§ **Data provided**:

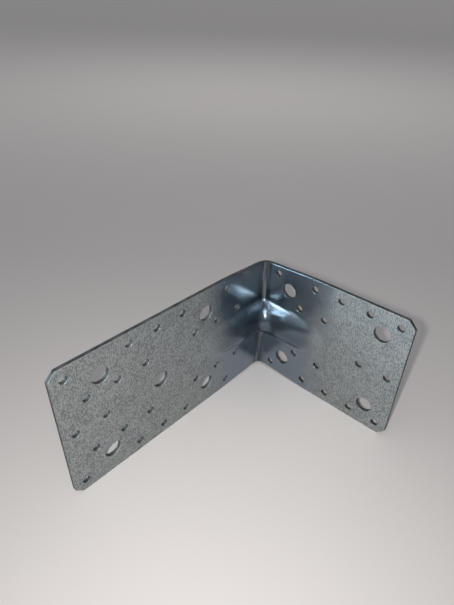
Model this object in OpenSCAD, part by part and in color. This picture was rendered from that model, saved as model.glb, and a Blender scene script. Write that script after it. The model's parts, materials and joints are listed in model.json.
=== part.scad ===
// Reinforced corner brace: one steel sheet, folded square and stiffened by a pressed rib.
// The long flange runs along +X, the short flange along +Y and the fold along +Z.
// The origin is the sharp outer corner that the two outer faces would meet in, at the lower edge.

/* [Sheet] */
// Length of the long flange, measured from the outer face of the short one
long_leg = 170; // [140:1:210]
// Length of the short flange, measured from the outer face of the long one
short_leg = 113; // [94:1:140]
// Width of both flanges, along the fold
leg_width = 95; // [79:1:120]
// Thickness of the steel sheet
sheet = 3; // [2:0.25:4]
// Radius on the inside of the fold
fold_radius = 5.5; // [4:0.5:7]
// Cut taken off each free corner, along both edges
corner_cut = 5; // [2:0.5:6]
// Depth that the edges are drawn in at the fold, where the rib pulls on the sheet
edge_draw = 1.8; // [0.4:0.2:2.4]
// Distance from the fold at which the drawn edge is straight again
draw_reach = 40; // [25:1:60]

/* [Rib] */
// Height of the rib's crest over the inner faces of both flanges, beside the fold
rib_height = 7.6; // [6:0.2:9]
// Half the width of the rib where it meets the inner faces, beside the fold
rib_half_width = 14; // [12:0.5:15]
// Radius of the flatter section that the rib runs out with at its tips
tip_radius = 26; // [20:1:32]
// Radius that the crest turns with where it passes the fold
rib_turn = 9; // [3:0.5:10]
// Distance from the outer corner to the tip of the rib on the long flange
rib_long_reach = 68; // [55:1:75]
// Distance from the outer corner to the tip of the rib on the short flange
rib_short_reach = 58; // [48:1:64]

/* [Bolt holes] */
// Diameter of the bolt holes
bolt_hole = 11; // [9:0.5:13]
// Positions of the paired bolt holes on the long flange, in steps of its hole grid
long_bolt_steps = [3, 11]; // [0:1:13]
// Position of the single bolt hole on the centre line of the long flange, in steps
long_middle_bolt_step = 7; // [6:1:8]
// Positions of the paired bolt holes on the short flange, in steps of its hole grid
short_bolt_steps = [1, 8]; // [0:1:9]

/* [Nail holes] */
// Diameter of the nail holes
nail_hole = 5; // [4:0.25:6]
// Distance from the centres of the outer nail holes to the edges beside them
edge_margin = 7.5; // [6:0.5:9]
// Distance from the last nail holes to the free ends
end_margin = 8; // [6:0.5:10]
// Metal left between the rib and the nail holes beside it
rib_margin = 3.5; // [2:0.5:5]
// Distance from the outer corner to the first holes of the long flange
long_first_hole = 32; // [28:1:38]
// Distance from the outer corner to the first holes of the short flange
short_first_hole = 15; // [13:1:18]
// Nail holes along each edge of the long flange, in steps of its hole grid
long_edge_nails = [1, 5, 7, 9, 13]; // [0:1:13]
// Nail holes in the two rows beside the rib on the long flange
long_inner_nails = [0, 2, 4, 8, 10, 12]; // [0:1:13]
// Nail holes on the centre line of the long flange
long_middle_nails = [11, 13]; // [0:1:13]
// Nail holes along each edge of the short flange, in steps of its hole grid
short_edge_nails = [0, 3, 5, 7, 9]; // [0:1:9]
// Nail holes in the two rows beside the rib on the short flange
short_inner_nails = [2, 4]; // [0:1:9]
// Nail holes on the centre line of the short flange
short_middle_nails = [7, 9]; // [0:1:9]

/* [Hidden] */
$fn = 96;

// Steps from the first to the last column of the hole grid on each flange
long_steps = 13;
short_steps = 9;
long_pitch = (long_leg - end_margin - long_first_hole) / long_steps;
short_pitch = (short_leg - end_margin - short_first_hole) / short_steps;

// Radius of the rib's round section, beside the fold
rib_radius = (pow(rib_half_width, 2) + pow(rib_height, 2)) / (2 * rib_height);

// Height of the centre line, and of the rows above and below it
middle = leg_width / 2;
edge_row = middle - edge_margin;
inner_row = rib_half_width + rib_margin + nail_hole / 2;
bolt_row = (edge_row + inner_row) / 2;

// The fold and the plane halfway through the sheet
outer_radius = fold_radius + sheet;
half_sheet = sheet / 2;

// Centre that the crest turns about, level with both flanges
turn_centre = sheet + rib_height + rib_turn;

// Overrun of every cut past the faces it goes through
over = 1;

// Facets across the rib, along each arm and along its turn, and how far past its tip an
// arm goes on below the inner face, as a share of its length
round_steps = 20;
arm_steps = 12;
turn_steps = 8;
arm_overrun = 0.04;

function long_column(step) = long_first_hole + step * long_pitch;
function short_column(step) = short_first_hole + step * short_pitch;

// Distance from the turn centre, along a ray in plan, to a rounded corner line that runs
// parallel to both flanges at this inset.
function corner_distance(angle, inset, radius) =
    let (ray = [cos(angle), sin(angle)],
         away = turn_centre - inset,
         back = (away - radius) * [1, 1],
         along = back * ray,
         straight = away / max(-ray[0], -ray[1]))
    straight * min(-ray[0], -ray[1]) <= away - radius
        ? straight
        : sqrt(pow(along, 2) - back * back + pow(radius, 2)) - along;

// One station of the rib: the crest's place in plan, the direction that its section faces
// away from, the section's radius, and the depths from the crest to the plane halfway
// through the sheet and to the outer face.
function turn_station(angle) =
    [[turn_centre, turn_centre] + rib_turn * [cos(angle), sin(angle)], angle, rib_radius,
     corner_distance(angle, half_sheet, outer_radius - half_sheet) - rib_turn,
     corner_distance(angle, 0, outer_radius) - rib_turn];

// Along an arm the crest sinks on a quarter of a cosine wave and the section flattens.
function arm_station(share, reach) =
    let (height = rib_height * cos(90 * share),
         along = turn_centre + (reach - turn_centre) * share)
    [[along, sheet + height], 270, rib_radius + (tip_radius - rib_radius) * pow(share, 2),
     height + half_sheet, height + sheet];

function mirrored(station) =
    [[station[0][1], station[0][0]], 450 - station[1], station[2], station[3], station[4]];

arm_shares = [for (i = [arm_steps:-1:1]) (1 + arm_overrun) * i / arm_steps];
short_shares = [for (i = [1:arm_steps]) (1 + arm_overrun) * i / arm_steps];
rib_stations = concat(
    [for (share = arm_shares) arm_station(share, rib_long_reach)],
    [for (i = [0:turn_steps]) turn_station(270 - 90 * i / turn_steps)],
    [for (share = short_shares) mirrored(arm_station(share, rib_short_reach))]);

// Area on the inner side of a rounded corner at [inset, inset].
module corner_area(inset, radius) {
    translate([inset + radius, inset + radius]) circle(radius);
    translate([inset + radius, inset]) square([long_leg, short_leg]);
    translate([inset, inset + radius]) square([long_leg, short_leg]);
}

// The plain folded sheet, without holes.
module folded_sheet() {
    linear_extrude(leg_width)
        difference() {
            intersection() {
                corner_area(0, outer_radius);
                square([long_leg, short_leg]);
            }
            corner_area(sheet, fold_radius);
        }
}

// Closed skin along the rib: at each station a round section, set in by this much from the
// raised side and cut off straight at a depth below the crest.
module rib_skin(inset, depths) {
    ring = round_steps + 1;
    last = len(rib_stations) - 1;
    points = [
        for (j = [0:last])
            let (station = rib_stations[j],
                 radius = station[2] - inset,
                 ray = [cos(station[1]), sin(station[1])],
                 spread = acos((station[2] - depths[j]) / radius))
            for (i = [0:round_steps])
                let (tilt = spread * (2 * i / round_steps - 1),
                     place = station[0] + (station[2] - radius * cos(tilt)) * ray)
                [place[0], place[1], middle + radius * sin(tilt)]];
    faces = concat(
        [for (j = [0:last - 1])
            for (i = [0:round_steps])
                let (next = (i + 1) % ring)
                [j * ring + next, (j + 1) * ring + next, (j + 1) * ring + i, j * ring + i]],
        [[for (i = [round_steps:-1:0]) i]],
        [[for (i = [0:round_steps]) last * ring + i]]);
    polyhedron(points, faces);
}

// The raised side of the rib, rooted halfway through the sheet.
module raised_rib() {
    rib_skin(0, [for (station = rib_stations) station[3]]);
}

// The hollow behind the rib, open through the outer faces.
module rib_hollow() {
    rib_skin(sheet, [for (station = rib_stations) station[4] + over]);
}

// A round hole through the long flange at a grid column and height.
module long_hole(step, height, diameter) {
    translate([long_column(step), -over, height])
        rotate([-90, 0, 0]) cylinder(d = diameter, h = sheet + 2 * over);
}

// A round hole through the short flange at a grid column and height.
module short_hole(step, height, diameter) {
    translate([-over, short_column(step), height])
        rotate([0, 90, 0]) cylinder(d = diameter, h = sheet + 2 * over);
}

// All bolt and nail holes of the long flange.
module long_holes() {
    for (side = [-1, 1]) {
        for (step = long_bolt_steps) long_hole(step, middle + side * bolt_row, bolt_hole);
        for (step = long_edge_nails) long_hole(step, middle + side * edge_row, nail_hole);
        for (step = long_inner_nails) long_hole(step, middle + side * inner_row, nail_hole);
    }
    long_hole(long_middle_bolt_step, middle, bolt_hole);
    for (step = long_middle_nails) long_hole(step, middle, nail_hole);
}

// All bolt and nail holes of the short flange.
module short_holes() {
    for (side = [-1, 1]) {
        for (step = short_bolt_steps) short_hole(step, middle + side * bolt_row, bolt_hole);
        for (step = short_edge_nails) short_hole(step, middle + side * edge_row, nail_hole);
        for (step = short_inner_nails) short_hole(step, middle + side * inner_row, nail_hole);
    }
    for (step = short_middle_nails) short_hole(step, middle, nail_hole);
}

// Wedges that take the corner cuts off both free ends.
module corner_cuts() {
    wedge = corner_cut * sqrt(2);
    for (height = [0, leg_width]) {
        translate([long_leg, half_sheet, height])
            rotate([0, 45, 0]) cube([wedge, sheet + 2 * over, wedge], center = true);
        translate([half_sheet, short_leg, height])
            rotate([45, 0, 0]) cube([sheet + 2 * over, wedge, wedge], center = true);
    }
}

// Shallow round cuts, across the fold, that draw the upper and lower edges in.
module edge_draws() {
    reach = draw_reach * sin(45);
    radius = (pow(reach, 2) + pow(edge_draw, 2)) / (2 * edge_draw);
    width = 2 * draw_reach;
    for (side = [-1, 1])
        translate([0, 0, middle + side * (middle - edge_draw + radius)])
            rotate([0, 0, -45]) rotate([0, 90, 0])
                cylinder(r = radius, h = width, center = true, $fn = 720);
}

module bracket() {
    color([0.62, 0.65, 0.66])
        difference() {
            union() {
                folded_sheet();
                raised_rib();
            }
            rib_hollow();
            long_holes();
            short_holes();
            corner_cuts();
            edge_draws();
        }
}

bracket();
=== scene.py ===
"""Folded and pressed corner brace of galvanised sheet, finished and staged on its frame."""

import json
import math

import bpy
import numpy as np
from bpy.props import FloatProperty, FloatVectorProperty, IntProperty, PointerProperty
from bpy.types import Operator, Panel, PropertyGroup
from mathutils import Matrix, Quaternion, Vector
from mathutils.geometry import delaunay_2d_cdt

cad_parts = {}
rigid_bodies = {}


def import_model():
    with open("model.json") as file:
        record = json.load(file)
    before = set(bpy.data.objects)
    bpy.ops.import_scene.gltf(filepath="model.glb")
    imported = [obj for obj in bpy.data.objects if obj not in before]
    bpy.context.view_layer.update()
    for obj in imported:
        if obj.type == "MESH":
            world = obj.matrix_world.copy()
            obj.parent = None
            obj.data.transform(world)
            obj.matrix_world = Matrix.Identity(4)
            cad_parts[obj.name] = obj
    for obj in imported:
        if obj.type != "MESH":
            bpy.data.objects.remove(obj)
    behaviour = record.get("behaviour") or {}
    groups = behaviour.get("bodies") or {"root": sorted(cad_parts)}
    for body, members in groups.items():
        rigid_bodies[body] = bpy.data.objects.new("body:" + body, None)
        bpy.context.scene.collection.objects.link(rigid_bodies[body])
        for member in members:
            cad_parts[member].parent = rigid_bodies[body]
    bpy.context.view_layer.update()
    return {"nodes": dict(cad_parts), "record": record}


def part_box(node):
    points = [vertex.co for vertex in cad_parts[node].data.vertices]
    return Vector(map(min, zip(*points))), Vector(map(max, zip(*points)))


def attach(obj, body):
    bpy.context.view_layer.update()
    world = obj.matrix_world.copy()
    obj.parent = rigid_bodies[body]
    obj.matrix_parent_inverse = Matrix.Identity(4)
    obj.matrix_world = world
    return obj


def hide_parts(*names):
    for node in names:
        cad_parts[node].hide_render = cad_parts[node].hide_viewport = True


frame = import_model()

bl_info = {
    "name": "Galvanised Corner Brace",
    "version": (1, 0, 0),
    "blender": (4, 5, 0),
    "location": "View3D > Sidebar > Corner Brace",
    "description": "Builds a folded and pressed corner brace on its frame, with its finish and stage",
    "category": "Add Mesh",
}

NODE = "bracket"
BODY = "root"

MM = 0.001
LOW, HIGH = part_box(NODE)
MOUNTS = {mount["name"]: mount for mount in frame["record"]["mounts"]}
SHEET_THICKNESS = MOUNTS["long_flange_middle_bolt"]["dims"]["length_mm"] * MM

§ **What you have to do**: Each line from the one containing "short_holes();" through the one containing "record = json.load(file)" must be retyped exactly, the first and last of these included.

§ **Answer to the task**:
            short_holes();
            corner_cuts();
            edge_draws();
        }
}

bracket();
=== scene.py ===
"""Folded and pressed corner brace of galvanised sheet, finished and staged on its frame."""

import json
import math

import bpy
import numpy as np
from bpy.props import FloatProperty, FloatVectorProperty, IntProperty, PointerProperty
from bpy.types import Operator, Panel, PropertyGroup
from mathutils import Matrix, Quaternion, Vector
from mathutils.geometry import delaunay_2d_cdt

cad_parts = {}
rigid_bodies = {}


def import_model():
    with open("model.json") as file:
        record = json.load(file)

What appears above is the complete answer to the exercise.